I hate you, insomnia! I hate twisting and turning for two, three, four hours, before I finally fall into an exhausted and fitful drowse at about five in the morning. I know the meaning of "fitful" now, oh yes, I do! A couple of times I've taken an Oxazepam - which I'm not used to at all! - and have woken way into the morning as a total zombie. But the oblivion has been blissful.

Or - the other version - I fall asleep over my my book, subconsciously thankful that sleep is actually happening. Then I wake abruptly, check my phone for the time (not the done thing in insomnia circles) and my heart sinks. One hour's sleep - was that all?

Spring is here, so early this year! Can I begin to believe it? Glorious days!
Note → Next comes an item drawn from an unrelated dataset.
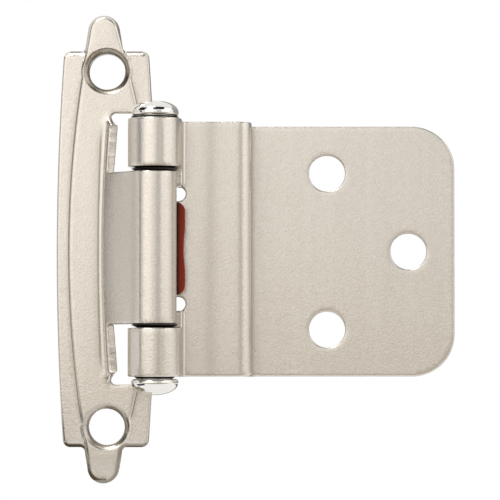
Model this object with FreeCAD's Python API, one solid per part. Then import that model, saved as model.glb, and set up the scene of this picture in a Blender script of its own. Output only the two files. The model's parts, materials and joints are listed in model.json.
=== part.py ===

Though never have I had a sadder spring.

Of course I know what threw this old sleepyhead off balance. Every night I listened to my husband's breathing, reaching out to make sure he was there. Shallow rest in case he wanted to get up and be accompanied to the bathroom. But then again it's not all about him. It's about MY worries, my horror of being left alone, my helplessness, my self-pity. I lie awake, almost nurturing my fears. My enormous fears about not being able to cope without my rock by my side. The nightmare of not seeing his face and his body and his whole being next to me when I wake up. All of a sudden on my own, basically.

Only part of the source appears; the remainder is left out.